My local shoe warehouse had a pair of tall brown boots that fit this afternoon. A simple statement that may not mean much to you but means a whole lot to me. Boots have been in style for several years but I was unable to find a pair that fit my calves until last year. After a 26 pound weight loss. They were black and had a heel and zipped all the way up to the top just below my knee. Months later it still feels great when I zip them up. If you have never been over weight it may be harder for you to understand the tears that streamed down my face at the shoe store that day.
I am 47 years old, 5 foot 2 (and ¾), and weighed 215 at my heaviest. It is hard to own that number and write that number and share that number. But I am trying to be transparent here in hopes that it strikes a chord with other people who struggle with their weight. According to the experts I need to loose around 70 pounds to meet the weight loss goal they have set for my age and height.
In 2015 I started the year with that goal as my target. From January through May I worked hard to eat healthy, lose weight and exercise several times a week. Experiencing what it felt like to be physically fit was one of my highlights in 2015. The last time I was that (notice past tense) healthy was when I was pregnant with my first daughter. The one who graduated this spring. In the intervening 18 years I have been up and down the scale and had forgotten what it felt like to be healthy.

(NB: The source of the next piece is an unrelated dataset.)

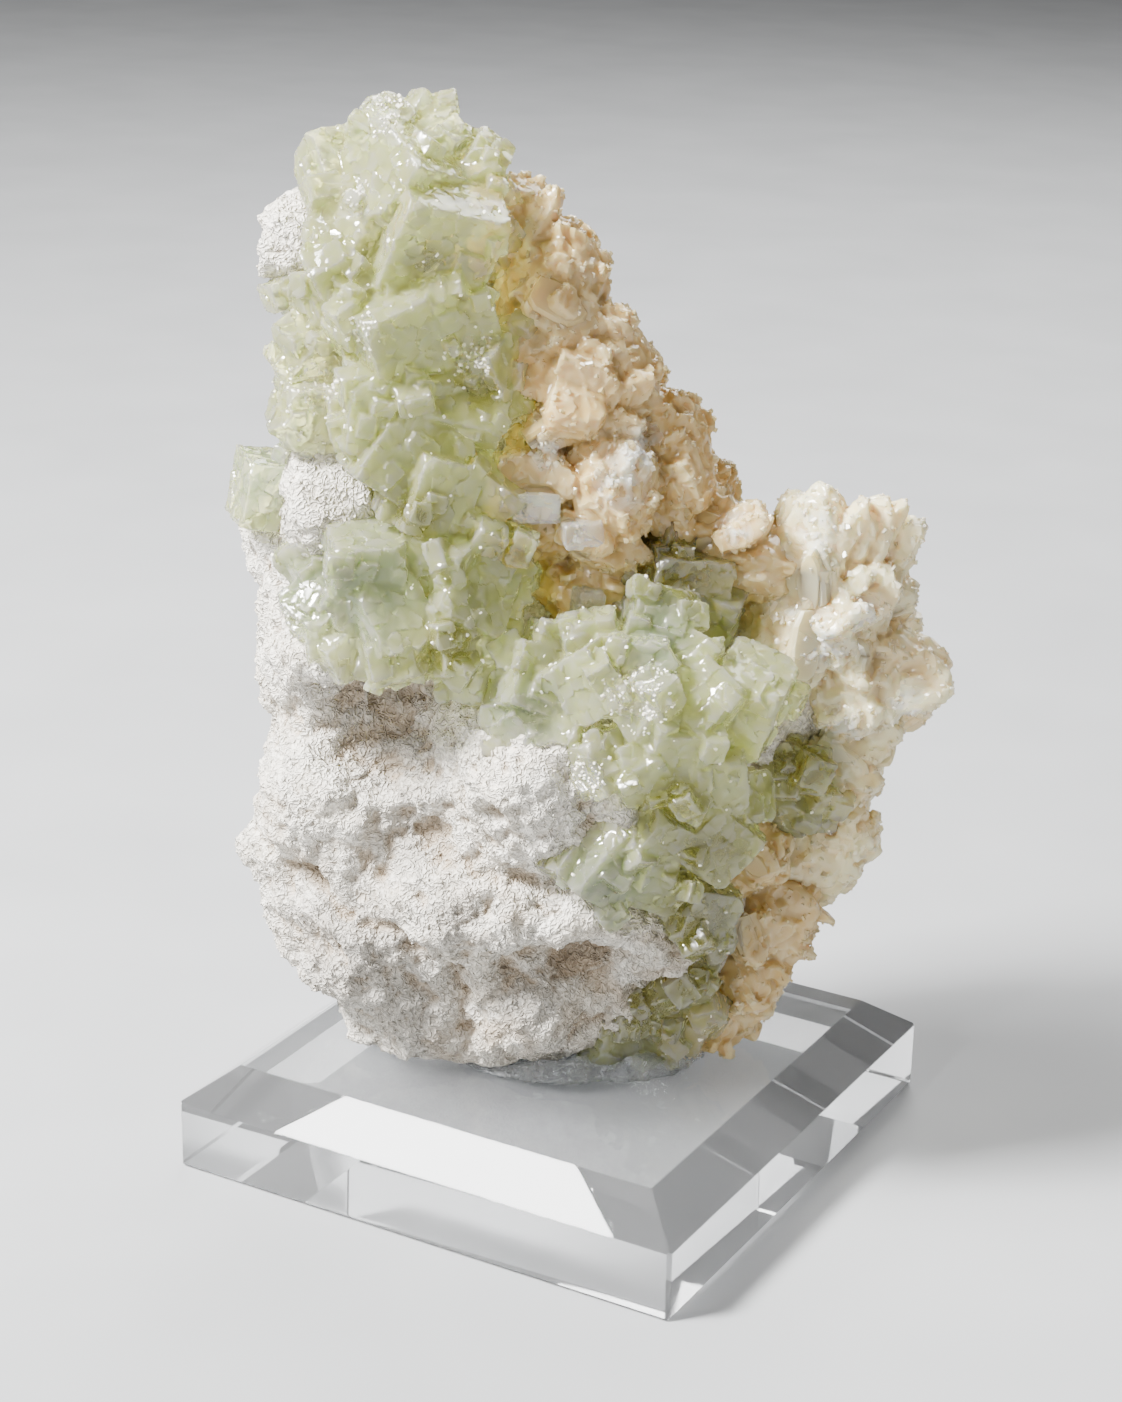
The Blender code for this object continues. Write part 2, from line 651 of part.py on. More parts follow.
def build():
    clear_objects()
    part = new_collection("apophyllite_cluster")
    materials = {name: new_material(name) for name in COLOURS}

    specimen = bpy.data.objects.new("specimen", None)
    specimen.rotation_euler = (0, 0, SPECIMEN_TURN)
    part.objects.link(specimen)

    block = make_block(part)
    block.data.transform(Matrix.Scale(MM, 4))
    block.data.materials.append(materials["acrylic"])

    # Where two of these meet, the earlier one stays whole and the later one is cut back from it
    cutters = new_collection("cutters", shown=False)
    finished = []

    def grow(pieces, name, material):
        earlier = list(cutters.objects)
        for piece in pieces:
            add_swollen(piece, cutters)
        node = pieces[0]
        if len(pieces) > 1:
            fuse(name, pieces)
            drop_slivers(node)
        near = new_collection("near_" + name, shown=False)
        for cutter in earlier:
            if boxes_meet(node, cutter):
                near.objects.link(cutter)
        if near.objects:
            combine(node, "DIFFERENCE", near)
        bpy.data.collections.remove(near)
        keep_main_shell(node)
        finished.append((node, material))

    lumps = MATRIX_CORE + MATRIX_FRONT
    matrix = make_mass("matrix", lumps, MATRIX_TRIANGLES, MATRIX_RELIEF, part, MATRIX_HOLLOWS)
    grow([matrix], "matrix", "matrix")
    for name, lumps, blades, triangles in (
        ("stilbite_slab", SLAB_LUMPS, SLAB_BLADES, SLAB_TRIANGLES),
        ("stilbite_spray", SPRAY_LUMPS, SPRAY_BLADES, SPRAY_TRIANGLES),
        ("stilbite_lower_crust", CRUST_LUMPS, CRUST_BLADES, CRUST_TRIANGLES),
    ):
        grow(make_stilbite(name, lumps, blades, triangles, part), name, "stilbite")
    for seed, (name, rows) in enumerate(CLUSTERS.items()):
        grow(make_cluster(name, rows, seed, part), name, "apophyllite")

    draw = random.Random(LONE_SEED)
    x, z, depth, side, *turn = CORNER_CRYSTAL
    turned = [radians(angle) for angle in turn]
    corner = make_crystal(seen(x, z, depth), side, turned, CORNER_STRETCH, draw, part)
    corner.name = "apophyllite_corner_crystal"
    grow([corner], corner.name, "apophyllite")
    slab = bpy.data.objects["stilbite_slab"]
    for name, row in LONE_CRYSTALS.items():
        grow([make_lone_crystal(name, row, slab, draw, part)], name, "clear")
    grow([make_glue(part)], "mounting_glue", "glue")

    for node, material in finished:
        finish_node(node, materials[material], specimen)


if __name__ == "__main__":
    build()
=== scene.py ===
# %% [markdown]
# # Green apophyllite on a clear block
#
# This lesson dresses a mineral specimen: pale green apophyllite crystals and peach-coloured stilbite
# on a white, woolly matrix of finer zeolite needles. The specimen stands in a blob of clear glue on a
# square acrylic block with polished bevels.
#
# The solids come from a CAD model, which fixes every place and size. Each piece made here stands for
# one of those solids or grows on one. A mineral has no two grains alike, so nearly everything below
# is a rule with some seeded chance in it.

# %% Load the solids
import json
import random
from itertools import product
from math import pi, radians

import bmesh
import bpy
import numpy as np
from mathutils import Euler, Matrix, Vector, noise

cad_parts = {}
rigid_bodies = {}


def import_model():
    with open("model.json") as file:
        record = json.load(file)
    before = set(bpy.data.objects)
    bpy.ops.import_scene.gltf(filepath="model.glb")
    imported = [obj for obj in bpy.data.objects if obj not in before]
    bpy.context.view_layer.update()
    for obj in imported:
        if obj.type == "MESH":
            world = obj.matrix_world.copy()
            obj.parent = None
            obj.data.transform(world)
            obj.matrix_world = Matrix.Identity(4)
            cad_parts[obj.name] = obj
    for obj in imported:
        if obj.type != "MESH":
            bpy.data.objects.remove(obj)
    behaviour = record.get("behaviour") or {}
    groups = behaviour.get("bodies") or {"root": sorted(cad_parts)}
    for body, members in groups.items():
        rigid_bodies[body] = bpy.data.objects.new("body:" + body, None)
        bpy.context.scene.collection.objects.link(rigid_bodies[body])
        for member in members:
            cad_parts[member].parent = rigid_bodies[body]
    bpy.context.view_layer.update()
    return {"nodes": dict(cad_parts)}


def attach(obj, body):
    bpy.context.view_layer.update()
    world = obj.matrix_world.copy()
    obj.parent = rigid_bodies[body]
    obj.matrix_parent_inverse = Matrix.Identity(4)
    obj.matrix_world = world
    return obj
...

As a result I had more energy & stamina, better moods & immune system, got more done each day, slept better at night and was in a better frame of mind. I pulled out a tub of clothes in smaller sizes that I had kept for “someday.” And someday had finally arrived. I hit mile markers at my weekly weight loss meeting – a 5% loss & then a 10% loss. More tears came the day I weighed in and was under 200 pounds for the first time in many years.
Summer brought less exercise and poor food choices. By fall I was still making poor food choices and was no longer exercising. The end result was gaining back 16 of those 26 pounds by the end of the year. Which also meant a return to less energy, poor sleep, a compromised immune system and a poorer frame of mind.
So what does all this mean as I head in to the New Year? It means that I get to choose where I place my focus and how I choose to move forward. So I am going to choose to celebrate the 10 pounds I kept off instead of looking at the 16 pounds I gained back. And I am going to move forward thanking God for the gift of experiencing what it felt like to live in a healthier body.
1 Corinthians 6:19-20 says: Do you not know that your bodies are temples of the Holy Spirit, who is in you, whom you have received from God? You are not your own; you were bought at a price. Therefore honor God with Your bodies.
Precious Father thank you for the gift of my life and this body. Please forgive me when I take it for granted. Forgive me for not taking better care of your temple. Help me Lord to honor you with my body. Too often I turn to food when I should be turning to you. I am sorry Lord. Thank you for helping me to keep 10 pounds off. And thank you for reminding me what it feels like to be healthy. I give my weight loss journey to you Lord. Amen.